Yesterday I tried a new approach, and so did she. I started by reading the dialogue balloons (there are no narrative asides or text blocks in Zita) in each panel and making sure I attributed them to the proper speaker. She understands how this works but is distracted by dialogue coming from off-panel. After the first few pages I decided to start supplying narrative bridging, bringing off-panel speakers in by explicitly adding them to the story (“Topper, who is off by the boxes, started yelling at Strong-Strong.”) and linking panels to one another with a few lines of explanation. Previously I had tried to do this by breaking out of the story and creating an external description; for example, saying “So, in these three panels, Zita is trying to figure out what to do.” But Rowan treated these as disruptions, not explanations, and would ask more questions about the action or what the images were trying to tell her on the page.  Today, inspired by her telling me how much she loved myself and her mother telling her stories at bedtime, I tried to create a story about the pictures, keeping the explanations within the flow.

Now, for that same set of panels, I say “Zita sat down by the creek to think. She was scared as she hugged herself, but soon decided that she needed to get over her fear and go back to the field where Joseph had disappeared.”  This time there were no complaints, and Rowan began to interject her own interpretations of the action. She has always been an active listener to stories and likes commandeering the narrative, and as we got into Zita she frequently added on to the story I was telling from the novel. By the last chapter she was happily telling the story with me as much as she was listening to me read.

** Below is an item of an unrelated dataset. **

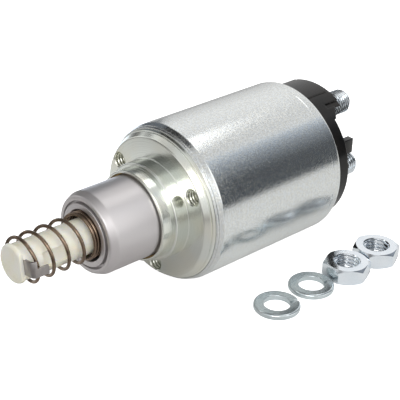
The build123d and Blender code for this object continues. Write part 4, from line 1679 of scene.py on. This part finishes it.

This took over 45 minutes, but unlike previous forays into longer books she was engaged throughout the reading and gradually helped to shape it. I realize now that she was learning some of the conventions of reading a graphic story from within the process of telling the story. She did not need to be taught how to read a comic; rather, she needed to figure out the kind of meanings that graphic novels create. Instead of being told how to read she had to see how I read and use her experiences with story-telling to learn how to see these pictures differently than the ones in a picture-book. She already knew how to identify story elements and narratives orally; this was a lesson in expanding that ability and applying it to the printed page, in this case to a graphic story.

Just as important as object analysis and orthographic processing is the absorption of conventions of narrative and meaning delivered to a child orally. This jibes in some respect with recent discussions of learning how to read; a child needs more than the ability to identify letters; they need to know what functions they serve in context. Graphic novels require the ability to read words, but they also require a reader to use other conventions that relate to the meaning of pictures in sequence without textual explanations. Most picture book text describes what is happening in a picture, and the story unfold through the text’s creation of a narrative. The skill of relating words to a discrete picture that itself reinforces the words of the narrative is different than one that prioritizes the pictures and comprehends the unfolding of a narrative sequence.

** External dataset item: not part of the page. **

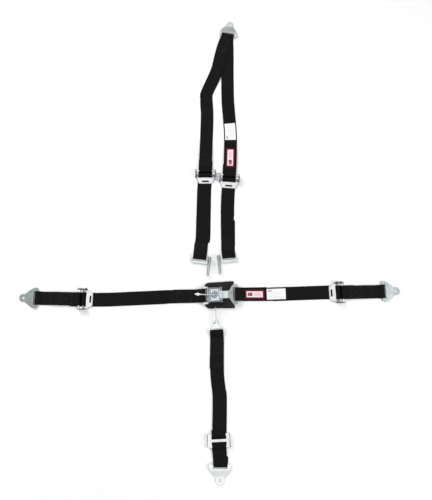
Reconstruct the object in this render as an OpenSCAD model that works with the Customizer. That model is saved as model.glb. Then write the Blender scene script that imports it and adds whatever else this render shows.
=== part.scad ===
// Five-point kart racing harness, laid out flat: a latch-and-link buckle on its pad, two lap belt halves,
// a V-shaped shoulder harness and one anti-submarine strap, all of 2 inch webbing with bolt-in ends.
// Origin: centre of the buckle pad's underside. X runs along the lap belts, Y towards the shoulder anchor.

/* [Webbing] */
// Width of the webbing
web_w = 50; // [48:0.5:51]
// Thickness of one layer of webbing
web_t = 1.6; // [1.4:0.1:1.6]

/* [Bolt-in bracket] */
// Width across the two lobes
bracket_w = 81; // [79:0.5:84]
// Distance from the webbing bar to the bolt hole
bracket_reach = 51; // [48:0.5:56]
// Radius of the eye round the bolt hole
eye_r = 15.5; // [14:0.5:17]
// Diameter of the bolt hole
bolt_d = 12; // [11:0.5:14]
// Thickness of every stamped plate
plate_t = 3; // [2.8:0.1:3]

/* [Tilt-lock adjuster] */
// Half of the adjuster's length
adj_half = 29; // [28:0.5:31]
// Height of the top of the side wings
wing_top = 18; // [17.5:0.5:22]
// Half of the width across the wing tips
wing_y = 42; // [41:0.5:44]
// Radius of the knurled bar
knurl_r = 4; // [3.6:0.1:4]

/* [Buckle] */
// Length of the pad under the buckle
pad_l = 116; // [112:1:120]
// Width of the pad under the buckle
pad_w = 105; // [100:1:112]
// Thickness of the pad
pad_t = 10; // [8:0.5:10]
// Length of the slotted finger on each shoulder end
finger_l = 80; // [74:1:84]
// Skew of the release handle on the lever
handle_skew = 5; // [0:1:8]

/* [Hidden] */
$fn = 48;

steel = [0.78, 0.80, 0.82];
zinc = [0.72, 0.76, 0.78];
black = [0.08, 0.08, 0.09];
white = [0.94, 0.94, 0.93];
red = [0.72, 0.06, 0.16];

web2 = 2 * web_t;             // two layers sewn together
under_web_w = web_w - 0.5;    // a second layer, so that it shows as one
sewn_web_w = web_w - 0.8;     // webbing drawn in by its stitching
loop_web_w = web_w - 1.4;     // webbing drawn in where it turns round a bar
loop_in = 4;                  // radius inside a webbing loop
loop_out = loop_in + web_t;   // radius outside it
bar_w = 6.6;                  // width of a flat webbing bar
slot_l = 54;                  // length of a webbing slot
slot_w = 8.7;                 // width of a webbing slot
bar_x = bar_w / 2;
slot_x = bar_x + slot_w;      // far edge of the slot from the bar's middle
far = 200;                    // longer than anything it cuts

// Places: [x, y, turn], where the turn carries local +x onto the way the webbing leaves
latch_at = [0, 0, 2.3];
adj_lap_left = [-521, -16, -1.4];
adj_lap_right = [457, 9, 181.8];
adj_shoulder_left = [-56, 484, -90];
adj_shoulder_right = [40, 465, -94];
slide_at = [-2, -541, -87];
bracket_lap_left = [-713, -11.3, -1.4];
bracket_lap_right = [639.5, 14.7, 181.8];
bracket_shoulder = [38, 1125.5, -100];
bracket_sub = [1, -629.5, 90];
fitting_left = [-77, 147, 84];
fitting_right = [36.5, 152, 95];
sub_fitting_at = [-10.5, -139, -87.5];

// Heights
latch_bar_z = pad_t + plate_t / 2;
link_z = pad_t + plate_t + 1;
link_bar_z = link_z + plate_t / 2;
frame_z = 4.2;                // underside of an adjuster's plate
frame_t = 2.5;
rear_bar_x = -24;             // the bar that the sewn webbing is looped on
rear_bar_z = 9;
rear_bar_in = 3.7;
knurl_x = -6;
knurl_z = 12;
knurl_slack = 3;              // the way the knurled bar can move in its slots
over_z = web2 + 0.3;          // webbing that slides over the two layers below it
travel_l = 100;               // the stretch of webbing that has room below it
pin_x = 8;
pin_z = pad_t + 14;
pin_r = 3;
barrel_r = 5;
lever_top = pad_t + 18;
lever_t = 2.5;
finger_lean = 45;
finger_pitch = 3.2;
sub_pitch = 8.8;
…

Rowan understands a number of story conventions; when I tell her a story I am asked to start it “Once upon a time. . . ” because “that’s how a real story starts.” She understands relationships between characters and is very good at remembering names. But she is used to being led verbally through stories, and graphic novels like Zita do not do that. What makes the novel work much better for her is for me to show her how the panels work together to form the center of the story. Words tell us what the pictures cannot, and comics require a reader to fill in the gaps between panels to maintain the sense of narrative flow you usually get from a piece of fiction.

And how do we do that? Do we fill those gaps with more images or with words? Do we think of pictures that happen in-between, or do we tell ourselves a story that creates continuity? I’m actually not sure, and a brief research session has not turned up any answers to that question. Certainly Scott McCloud’s amazing Understanding Comics suggests what that process is, but I have yet to find much research about how that process actually works cognitively. For Rowan, she needs an explication of the pictures in words so that she understands how they work with each other. Overlaying a more familiar method of storytelling helps her begin to understand a different one. She has already started to apply this to some Calvin & Hobbes comics, which are short enough to explain easily but now are suddenly much more animated for her.

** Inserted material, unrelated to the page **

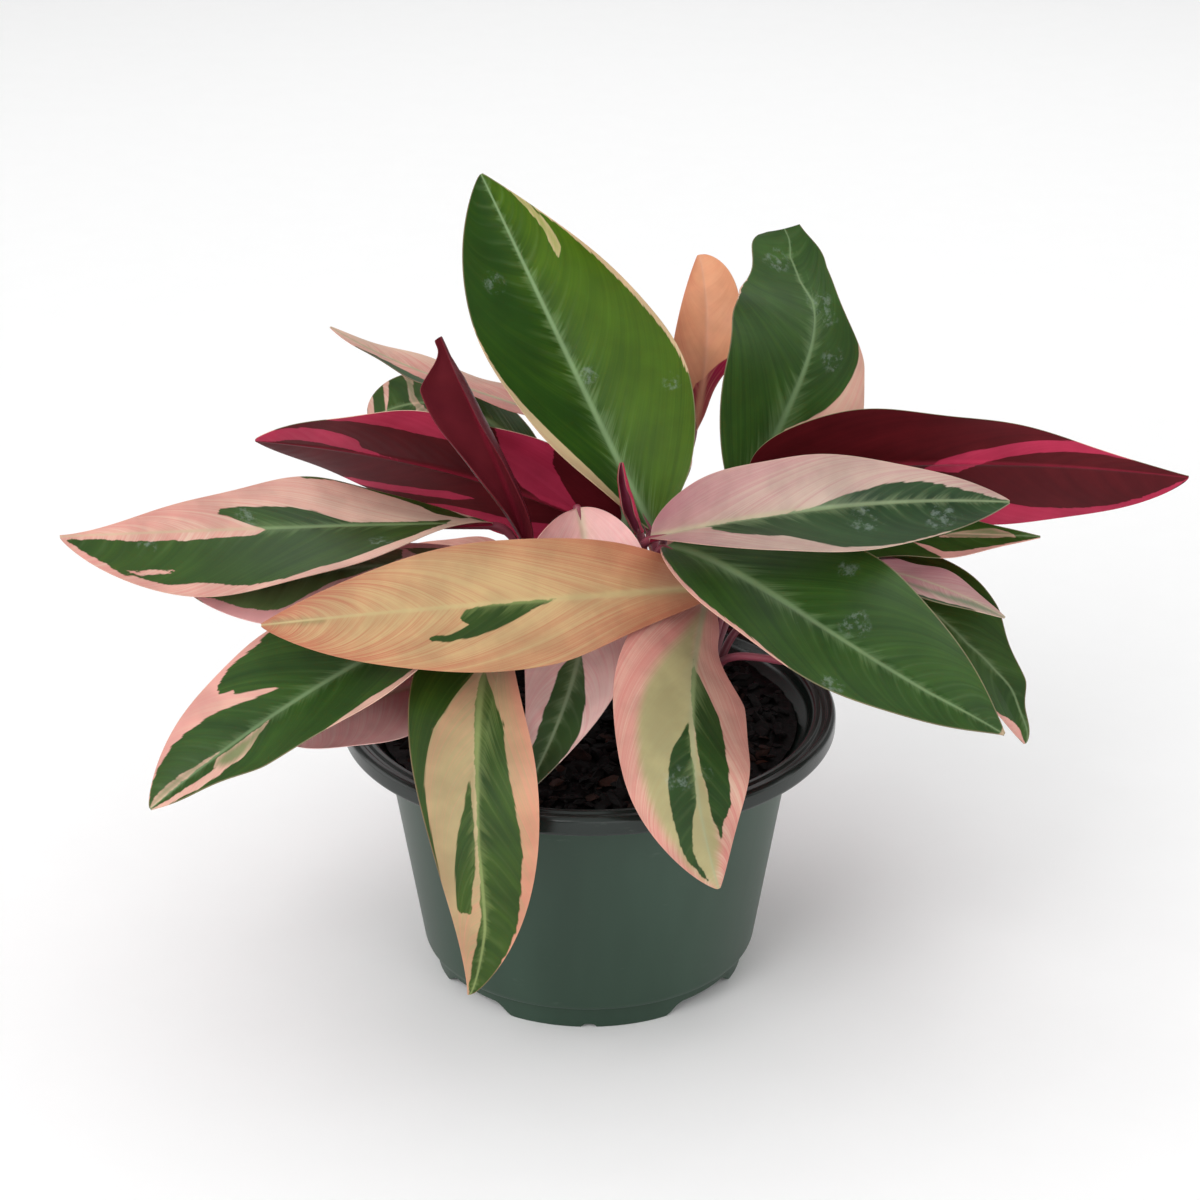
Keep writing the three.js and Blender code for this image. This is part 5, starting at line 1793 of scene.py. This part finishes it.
@dataclass(frozen=True)
class Studio:
    """A plain pale floor, soft light and the camera.

    Attributes:
        distance: From the camera to what it looks at, in millimetres.
        elevation: Of the camera, in degrees.
        aim: What the camera and the lamps look at, round the pot's axis.
        lens, sensor: Focal length and width of the sensor.
        reach: How far the camera sees, in metres.
        floor: Half-width of the floor.
        lamps: The soft lights.
        glow, glow_strength: Colour and strength of the even light of the room.
    """

    distance: float = 1300.0
    elevation: float = 24.2
    aim: tuple[float, float, float] = (4.5, 0.0, 160.0)
    lens: float = 97.5
    sensor: float = 36.0
    reach: float = 30.0
    floor: float = 6000.0
    lamps: tuple[Lamp, ...] = (
        Lamp("ceiling", (0, 0, 4000), 7.0, 85.0),
        Lamp("key", (-1500, -2200, 2000), 2.0, 54.0),
        Lamp("fill", (900, -2600, 900), 2.4, 25.0),
        Lamp("back", (200, 1400, 1500), 1.8, 8.0),
        Lamp("left", (-2600, 500, 700), 1.8, 16.0),
        Lamp("right", (2600, 500, 700), 1.8, 16.0))
    glow: Colour = WHITE
    glow_strength: float = 0.32

    def placed(self, point: tuple[float, float, float] | Array) -> Vector:
        """A point round the pot's axis, as a place in the frame."""
        return Vector(np.array(point) * METRES + pot_axis())

    def look(self, thing: bpy.types.Object, place: Vector) -> None:
        """Puts a camera or a light in its place and turns it to the aim.

        Args:
            thing: The camera or the light.
            place: Its place in the frame.
        """
        thing.location = place
        thing.rotation_euler = (self.placed(self.aim) - place).to_track_quat("-Z", "Y").to_euler()
        bpy.context.scene.collection.objects.link(thing)

    def camera(self) -> None:
        """The camera, square to the front and a little above the leaves."""
        data = bpy.data.cameras.new("camera")
        data.lens = self.lens
        data.sensor_width = self.sensor
        data.sensor_fit = "HORIZONTAL"
        data.clip_end = self.reach
        thing = bpy.data.objects.new("camera", data)
        rise = math.radians(self.elevation)
        away = self.distance * np.array([0, -math.cos(rise), math.sin(rise)])
        self.look(thing, self.placed(np.array(self.aim) + away))
        bpy.context.scene.camera = thing

    def light(self, lamp: Lamp) -> None:
        """Hangs one lamp.

        Args:
            lamp: The lamp.
        """
        data = bpy.data.lights.new(lamp.name, "AREA")
        data.size = lamp.size
        data.energy = lamp.power
        self.look(bpy.data.objects.new(lamp.name, data), self.placed(lamp.place))

    def even_light(self) -> None:
        """The even light of the room."""
        world = bpy.data.worlds.new("room")
        world.use_nodes = True
        background = world.node_tree.nodes["Background"]
        background.inputs["Color"].default_value = self.glow
        background.inputs["Strength"].default_value = self.glow_strength
        bpy.context.scene.world = world

    def table(self) -> bpy.types.Object:
        """The floor: one flat square under everything."""
        half = self.floor
        shape = Shape()
        corners = np.array([(-half, -half, 0), (half, -half, 0), (half, half, 0), (-half, half, 0)])
        shape.add(corners, np.array([(0, 1, 2, 3)]), 0)
        return shape.build("floor", [FloorFinish().material()])

    def make(self) -> None:
        """Sets up the floor, the lamps, the even light and the camera."""
        self.table()
        for lamp in self.lamps:
            self.light(lamp)
        self.even_light()
        bpy.context.scene.view_settings.view_transform = "Standard"
        self.camera()


# ---- The plant -------------------------------------------


@dataclass(frozen=True)
class Stromanthe:
    """The whole plant in its pot.

    Attributes:
        leaves: Its leaves.
        pot: Its pot.
    """

    leaves: tuple[Leaf, ...] = LEAVES
    pot: NurseryPot = NurseryPot()

    def keep(self, piece: bpy.types.Object, node: str) -> None:
        """Hangs a piece on the frame in place of a node, and reports it.

        Args:
            piece: The new piece.
            node: The node that it stands for.
        """
        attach(piece, "root")
        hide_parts(node)
        log.info("%s: %d faces", piece.name, len(piece.data.polygons))

    def make(self) -> None:
        """Builds the pot, the potting mix and every leaf."""
        self.keep(self.pot.make(), "pot")
        stalks = np.array([leaf.root for leaf in self.leaves], dtype=float)
        self.keep(PottingMix(self.pot).make(stalks), "potting_mix")
        stalk = StalkFinish().material()
        finishes = {finish.look: [finish.top(), finish.under(), stalk] for finish in FINISHES}
        for order, leaf in enumerate(self.leaves):
            self.keep(leaf.make(order, finishes), leaf.name)


def main() -> None:
    """Builds the plant and the room round it."""
    logging.basicConfig(level=logging.INFO, format="%(name)s: %(message)s")
    Studio().make()
    Stromanthe().make()


if __name__ == "__main__":
    main()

The activation seems to come from a realization that she gets to decide part of what’s going on. Even the simplest storybook relies on the imagination to animate it, but they also leave little between the words and pictures for a reader or listener to interpret. Perhaps the problem that comes up in listening to longer stories is similar in some ways to the one of reading sequential art fiction. The reader is called upon to participate in the story to a greater degree; there is more information to assess, process, and integrate into the story-in-your-head. Rowan has tried to change or elaborate stories (both oral and read from a book) for some time now, but most of them have been easy to alter because of their simplicity and brevity. But now she understands that she can do this with longer stories too, and it seems that a graphic novel is teaching her the reading skills that will allow her to creatively  engage other long-form media, including books and novels.

It is amazing to see this happen as we read. She has to ask a lot of questions about motivation and cause-and-effect, but she is grasping the basic structure of stories quite well, even as she fumbles her way through the specifics. I wonder if this skill isn’t just as important as teaching children the technical skills of reading and writing; critical and creative thought comes from knowing how stories and ideas work. And it also seems important to allow children to be wrong, often. Rowan has gained confidence in understanding stories and building her literacy skills by trying to change stories and play with words to see what happens when you add something to a sentence or a narrative.

I think this is the essential insight humans need to develop to strengthen their understanding of stories; the fact that the reader/listener/viewer constructs the story presented in their own way. How much work is done by the medium and how much by the receiver varies (movies leave much less to the imagination than oral storytelling, for example), but the first thing that a child needs to learn is that they are the agent that enlivens a story. It’s easy to think that as you tell or read a story that your child is just taking it in exactly as your relate it to them, but I think that children quickly being to learn the arts of imagination and innovation needed to not just understand stories, but to make them their own.  This was harder to see in longer prose stories, but became clear when Rowan and I changed the way we were looking at Zita the Spacegirl, playing with it to make it into a story that we could both tell and understand better.